Com esta forma de atuar, estes setores continuam a longa e contínua tarefa de “colonização”. Sobre isso o Papa Francisco reconheceu: “‘Quando o Papa fala de colonialismo, esquece-se de certas ações da Igreja’. Com pesar, vo-lo digo: Cometeram-se muitos e graves pecados contra os povos nativos da América, em nome de Deus. (...) Como São João Paulo II, peço que a Igreja ‘se ajoelhe diante de Deus e implore o perdão para os pecados passados e presentes dos seus filhos’. E eu quero dizer-vos, quero ser muito claro, como foi São João Paulo II: Peço humildemente perdão, não só para as ofensas da própria Igreja, mas também para os crimes contra os povos nativos durante a chamada conquista da América”.

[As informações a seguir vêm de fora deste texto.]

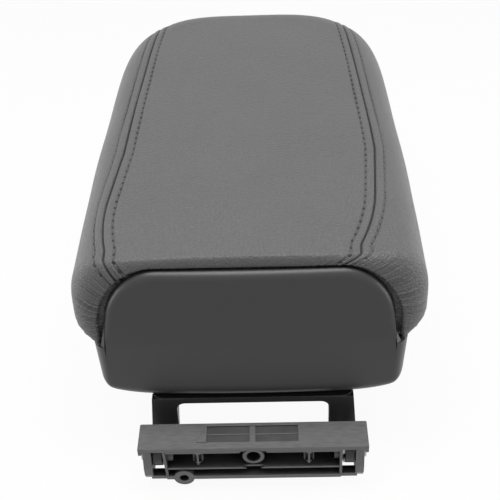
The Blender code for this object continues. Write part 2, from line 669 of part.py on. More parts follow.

O problema é que estes crimes continuam por pura omissão, muitas vezes, por parte de Igrejas diocesanas e paroquiais, apesar das muitas notas redigidas pela presidência da CNBB.

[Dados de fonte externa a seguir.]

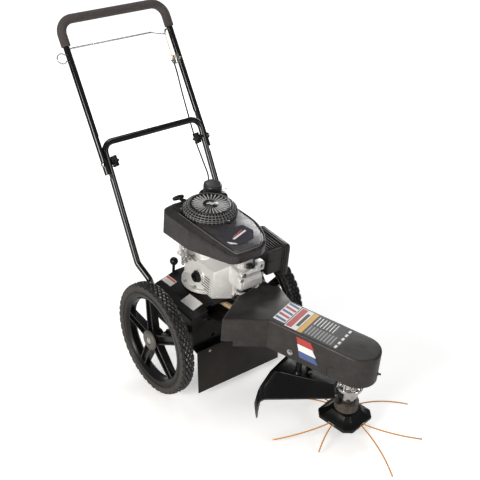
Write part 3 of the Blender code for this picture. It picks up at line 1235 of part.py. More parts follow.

Já está muito evidente o modelo de Igreja que Francisco deseja e este se parece muito com as práticas do beato D. Oscar Romero e do Pe. Luis Espinal, que foi homenageado por ele também na Bolívia.
Diante desta conjuntura, resta-nos esperar que a Igreja no Brasil retome sua presença na sociedade de forma profética, solidária e “revolucionária”, que não se esqueça de suas opções preferenciais, conforme nos faz lembrar o próprio Papa Francisco:
“Peço-vos também a todos, crentes e não crentes, que se recordem de tantos bispos, sacerdotes e leigos que pregaram e pregam a boa nova de Jesus com coragem e mansidão, respeito e em paz; que, na sua passagem por esta vida, deixaram impressionantes obras de promoção humana e de amor, pondo-se muitas vezes ao lado dos povos indígenas ou acompanhando os próprios movimentos populares mesmo até ao martírio. A Igreja, os seus filhos e filhas, fazem parte da identidade dos povos na América Latina. Identidade que alguns poderes, tanto aqui como noutros países, se empenham por apagar, talvez porque a nossa fé é revolucionária, porque a nossa fé desafia a tirania do ídolo dinheiro”.
*Sérgio Ricardo Coutinho é professor de História da Igreja no Instituto São Boaventura de Brasília e de 'Serviço Social, Religião e Movimentos Sociais' no curso de Serviço Social do Centro Universitário IESB de Brasília.